Quel dommage. La région entourant la petite ville tranquille de Di Linh est luxuriante et réserve pleins de surprises avec ses collines boisées, ses potagers qui tapissent la vallée, ses rizières, son village alpin et quantité de sentiers s'enfonçant dans la forêt.
Seulement, c'est ici même, à 80 km de Dalat que la maladie me surprend, me coupe les jambes et me cloue au lit après avoir brûlé mes dernières forces dans deux plantations de thé plutôt mal entretenues (les plants apprécieront le voisinage forcé avec les vaches), la première appartenant à la compagnie taïwanaise Vina Suzuki - spécialisée dans le oolong dont une partie de la production est bio - la seconde commercialisant uniquement du thé au lotus (d'où l'état discutable de la plantation).
A propos de thé au lotus, une légende circule selon laquelle le roi Tu Duc de la dynastie des Ngyen, faisait beaucoup parler de lui pour sa façon très spéciale de boire cette boisson (qu'on ne peut que lui envier). On raconte en effet que la veille de la dégustation, ses servantes se rendaient sur le lac royal où poussaient les lotus et déposaient dans chaque fleur une petite poignée de thé. Une fois imprégné du parfum de la fleur, le thé était récolté puis offert au roi.

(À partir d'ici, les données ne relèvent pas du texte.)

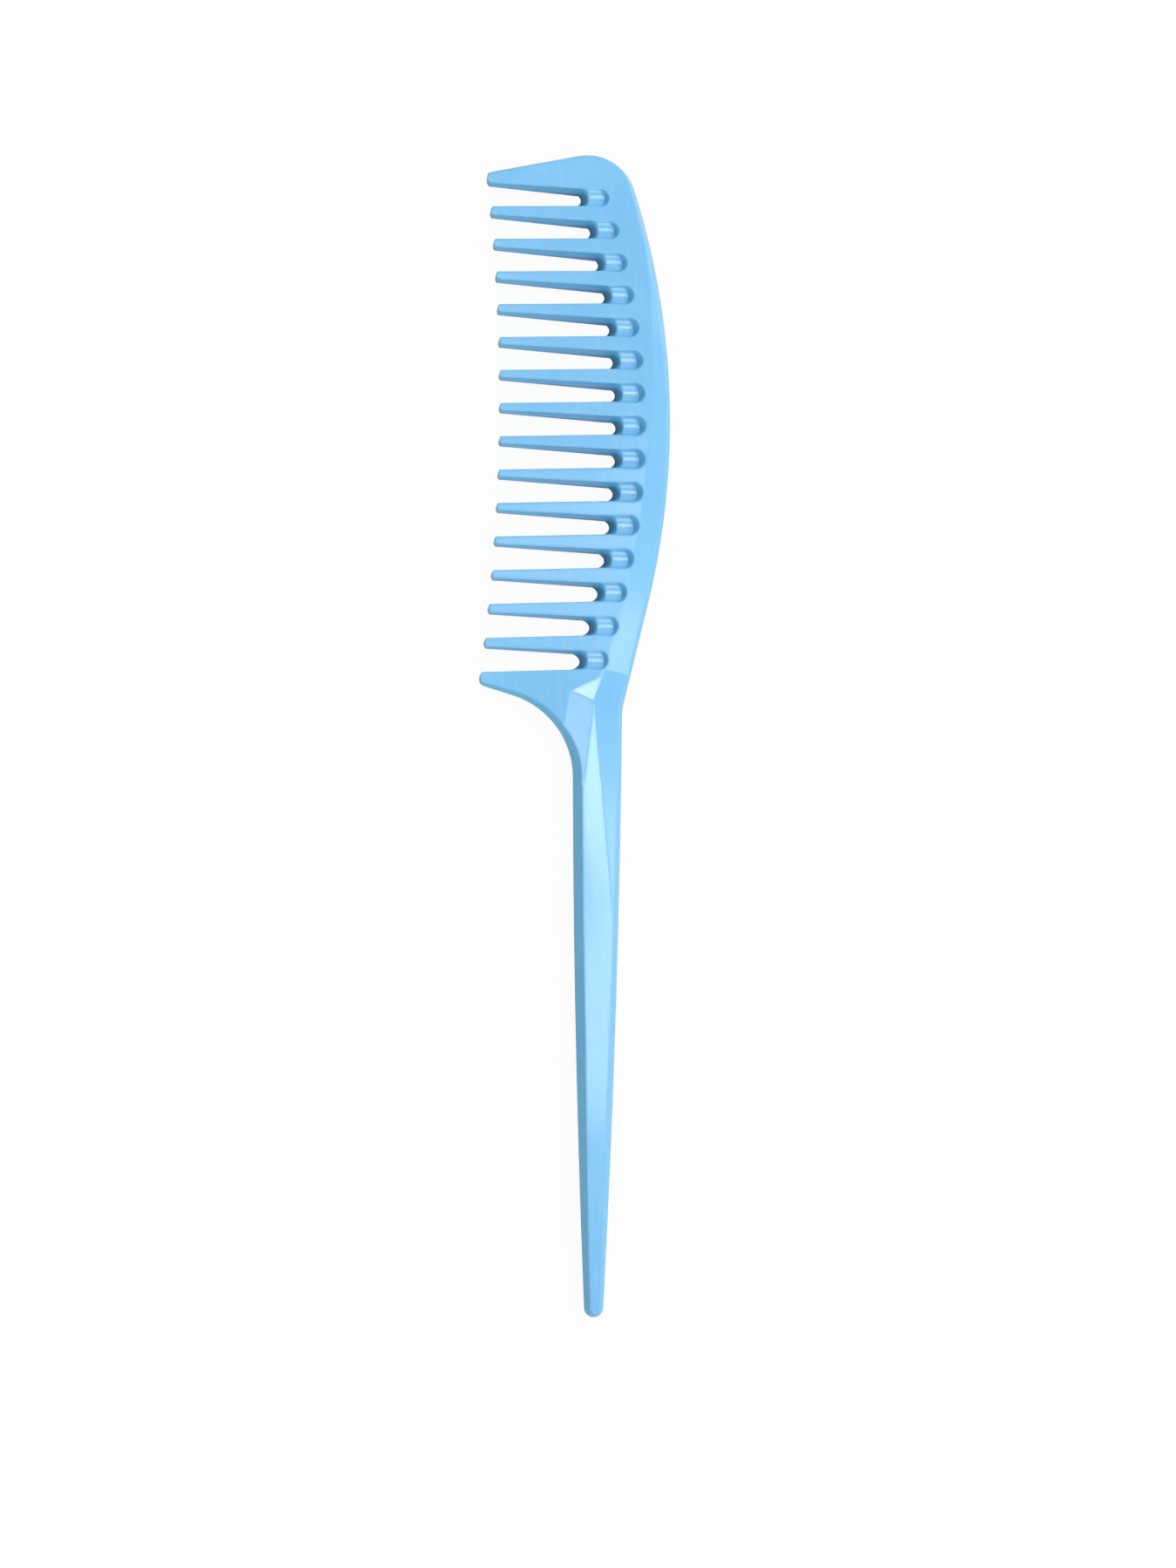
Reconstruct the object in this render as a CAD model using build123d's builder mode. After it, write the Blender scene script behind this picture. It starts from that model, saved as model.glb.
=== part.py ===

On se souvient que l'eau servant pour la préparation du thé doit être une eau naturelle et pure (l'eau vive des ruisseaux, celle dévalant des rochers qui faisait le délice des moines chinois et japonais isolés dans leurs monastères). La meilleure est parait-il la rosée qui se dépose la nuit sur les feuilles de lotus. Plus ordinaire est l'eau de pluie conservée dans les feuilles d'aréquier, ces grandes palmes qui recueillent l'eau du ciel. Aussi, malade, je ne me nourris pas autrement que de thé et de mangue bien mûres. Une autre forme d’ascèse.